[lbo-talk] words of The Wise

Max Sawicky sawicky at verizon.net
Wed Oct 7 14:20:12 PDT 2009


This seems to overstate a bit. Multiculturalism (MC) at least superficially is committed to equality in some sense and to tolerance more emphatically. You could say it glosses over power relationships and economic interests that underly racism, in other words it is liberalism rather than radicalism. In that respect it subverts anti-racism, the same way reformism subverts radical analysis.

Cooptation is pretty ubiquitous. Malcolm X has been on U.S. stamps and is referred to as a "civil rights leader." We have a Malcolm X Park in D.C., but no VI Lenin park. Cooptation is not unique to MC.

MC is anathema to an old style of racism in the U.S. that has faded but is far from dead. It can be more easily accommodated by neo-liberalism, I agree w/Michaels etc on this, but I would not make it out to be toxic either.
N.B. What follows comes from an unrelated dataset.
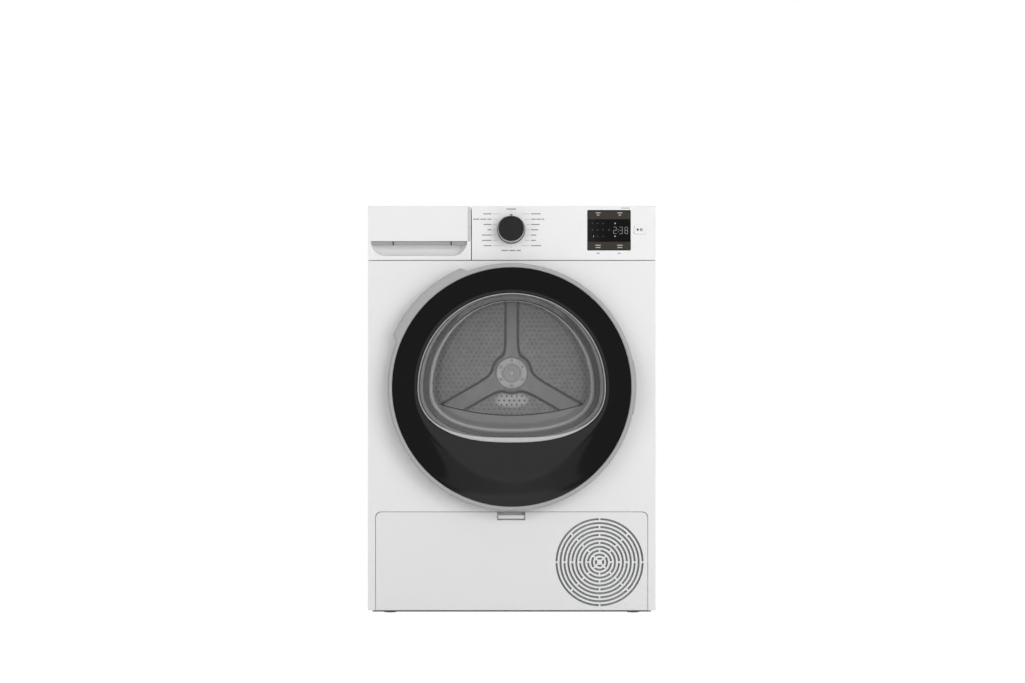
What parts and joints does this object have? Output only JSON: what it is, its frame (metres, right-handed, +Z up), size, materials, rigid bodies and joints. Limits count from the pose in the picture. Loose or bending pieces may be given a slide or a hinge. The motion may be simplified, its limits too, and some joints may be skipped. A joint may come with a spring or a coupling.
{
  "type": "clothes dryer",
  "caption": "Front-loading clothes dryer with heat pump: round door with D-shaped window, programme knob, display, water drawer, kick flap with ring grille.",
  "frame": {"origin": "on the floor, in the middle of the width and of the whole depth", "axes": "+Z up, -Y out of the door"},
  "size_m": [0.597, 0.654, 0.848],
  "materials": {
    "white_enamel": "smooth powder coat",
    "white_plastic": "fine satin moulding",
    "black_gloss": "polished",
    "dark_glass": "polished",
    "silver_paint": "metallic silver lacquer",
    "clear_bowl": "clear",
    "grey_plastic": "moulded",
    "dark_plastic": "moulded",
    "light_plastic": "moulded",
    "blue_plastic": "moulded",
    "tank_plastic": "translucent moulding",
    "galvanised": "galvanised sheet",
    "stainless": "brushed",
    "steel": "turned",
    "aluminium": "rolled fins",
    "copper": "drawn tube",
    "black_paint": "baked enamel",
    "board_green": "circuit board",
    "rubber": "moulded",
    "seal_grey": "moulded"
  },
  "bodies": {
    "cabinet": {"base_pan": "dark_plastic", "left_side_panel": "white_enamel", "right_side_panel": "white_enamel", "rear_panel": "galvanised", "rear_duct_cover": "galvanised", "worktop": "white_plastic", "front_panel": "white_enamel", "control_panel": "white_plastic", "display_window": "dark_glass", "control_board": "board_green", "knob_encoder": "dark_plastic", "tank_guide": "grey_plastic", "front_bulkhead": "light_plastic", "door_seal": "seal_grey", "lint_filter": "light_plastic", "rear_bulkhead": "galvanised", "drum_bearing": "grey_plastic", "drive_belt": "rubber", "motor_body": "steel", "process_fan_housing": "grey_plastic", "compressor": "black_paint", "heat_exchanger": "aluminium", "refrigerant_pipes": "copper", "condensate_pump": "dark_plastic", "exchanger_cover": "grey_plastic", "cooling_fan_frame": "dark_plastic", "hinge_bracket": "steel", "door_catch": "dark_plastic", "drain_spigot": "light_plastic", "panel_screws": "steel"},
    "door": {"door_ring": "silver_paint", "door_trim": "black_gloss", "door_window": "clear_bowl", "door_inner_frame": "light_plastic", "door_hinge_arm": "steel", "door_latch_hook": "steel"},
    "tank_drawer": {"drawer_front": "white_plastic", "water_tank": "tank_plastic"},
    "knob": {"programme_knob": "black_gloss", "knob_ring": "silver_paint"},
    "button": {"start_button": "white_plastic"},
    "flap": {"kick_flap": "white_plastic"},
    "latch_tab": {"flap_latch": "white_plastic"},
    "drum": {"drum_shell": "stainless", "drum_rear_wall": "stainless", "drum_spider": "stainless", "hub_plate": "stainless", "hub_screws": "steel", "drum_lifters": "light_plastic"},
    "motor_rotor": {"motor_shaft": "steel", "fan_wheel": "dark_plastic"},
    "left_roller": {"left_support_roller": "dark_plastic"},
    "right_roller": {"right_support_roller": "dark_plastic"},
    "cooling_fan": {"cooling_fan_rotor": "dark_plastic"},
    "left_lock": {"left_cover_lock": "blue_plastic"},
    "right_lock": {"right_cover_lock": "blue_plastic"},
    "front_left_foot": {"foot_front_left": "rubber"},
    "front_right_foot": {"foot_front_right": "rubber"},
    "rear_left_foot": {"foot_rear_left": "rubber"},
    "rear_right_foot": {"foot_rear_right": "rubber"}
  },
  "joints": [
    {"name": "door_hinge", "type": "hinge", "parent": "cabinet", "child": "door", "pos_m": [0.24, -0.31, 0.471], "axis": [0, 0, 1], "range_deg": [0, 115]},
    {"name": "tank_slide", "type": "slide", "parent": "cabinet", "child": "tank_drawer", "axis": [0, -1, 0], "range_m": [0, 0.36]},
    {"name": "knob_turn", "type": "hinge", "parent": "cabinet", "child": "knob", "pos_m": [-0.001, -0.281, 0.798], "axis": [0, 1, 0], "continuous": true},
    {"name": "button_press", "type": "slide", "parent": "cabinet", "child": "button", "axis": [0, 1, 0], "range_m": [0, 0.0015], "stiffness_N_per_m": 800, "springref_m": -0.001},
    {"name": "flap_hinge", "type": "hinge", "parent": "cabinet", "child": "flap", "pos_m": [0, -0.2735, 0.0176], "axis": [1, 0, 0], "range_deg": [0, 85]},
    {"name": "latch_press", "type": "slide", "parent": "flap", "child": "latch_tab", "axis": [0, 0, -1], "range_m": [0, 0.0025], "stiffness_N_per_m": 400, "springref_m": -0.001},
    {"name": "drum_turn", "type": "hinge", "parent": "cabinet", "child": "drum", "pos_m": [0, 0, 0.511], "axis": [0, 1, 0], "continuous": true},
    {"name": "motor_turn", "type": "hinge", "parent": "cabinet", "child": "motor_rotor", "pos_m": [0.06, 0, 0.11], "axis": [0, 1, 0], "continuous": true},
    {"name": "left_roller_turn", "type": "hinge", "parent": "cabinet", "child": "left_roller", "pos_m": [-0.17116, -0.205, 0.26657], "axis": [0, 1, 0], "continuous": true},
    {"name": "right_roller_turn", "type": "hinge", "parent": "cabinet", "child": "right_roller", "pos_m": [0.17116, -0.205, 0.26657], "axis": [0, 1, 0], "continuous": true},
    {"name": "cooling_fan_turn", "type": "hinge", "parent": "cabinet", "child": "cooling_fan", "pos_m": [0.1824, -0.23, 0.13], "axis": [0, 1, 0], "continuous": true},
    {"name": "left_lock_turn", "type": "hinge", "parent": "cabinet", "child": "left_lock", "pos_m": [-0.235, -0.25, 0.172], "axis": [0, 1, 0], "range_deg": [0, 90]},
    {"name": "right_lock_turn", "type": "hinge", "parent": "cabinet", "child": "right_lock", "pos_m": [-0.035, -0.25, 0.172], "axis": [0, 1, 0], "range_deg": [0, 90]},
    {"name": "front_left_foot_turn", "type": "hinge", "parent": "cabinet", "child": "front_left_foot", "pos_m": [-0.255, -0.236, 0], "axis": [0, 0, 1], "continuous": true},
    {"name": "front_right_foot_turn", "type": "hinge", "parent": "cabinet", "child": "front_right_foot", "pos_m": [0.255, -0.236, 0], "axis": [0, 0, 1], "continuous": true},
    {"name": "rear_left_foot_turn", "type": "hinge", "parent": "cabinet", "child": "rear_left_foot", "pos_m": [-0.255, 0.267, 0], "axis": [0, 0, 1], "continuous": true},
    {"name": "rear_right_foot_turn", "type": "hinge", "parent": "cabinet", "child": "rear_right_foot", "pos_m": [0.255, 0.267, 0], "axis": [0, 0, 1], "continuous": true}
  ],
  "couplings": [
    {"joint": "motor_turn", "follows": "drum_turn", "ratio": 30.255},
    {"joint": "left_roller_turn", "follows": "drum_turn", "ratio": -18.893},
    {"joint": "right_roller_turn", "follows": "drum_turn", "ratio": -18.893}
  ]
}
On Wed, Oct 7, 2009 at 4:28 PM, James Heartfield <Heartfield at blueyonder.co.uk> wrote:
> Alan Rudy seeks to recuperate 'the anti-racist impetus behind multiculturalism' from its critics.I see it differently. It is not that multiculturalism has a rational anti-racist kernel. The relationship between anti-racism and multiculturalism is rather different. Multiculturalism is the subversion of anti-racism, its involution into something quite different.
>
> Throughout the twentieth century many have taken up the fight against racial discrimination and oppression, and demanded equality. Multiculturalism is different. Its central thesis is not the overcoming of inequality, but the accomodation of inequality. Multiculturalism takes difference, not equality as its starting point (and its conclusion).
>
> The other central difference between multiculturalism and anti-racism is that multiculturalism is for the most part an official discourse operated by teachers, municipal administrators, human resources managers and government officials. Anti-racism was for the most part a set of struggles against the state.
>
> Multiculturalism has coopted the anti-racist struggles of the past into its imaginary history. At my school, teachers will happily tell my daughter about Claudia Jones in Black History Month. (And in the next breath they invite her to join the Metropolitan Police run 'Detective Club'.)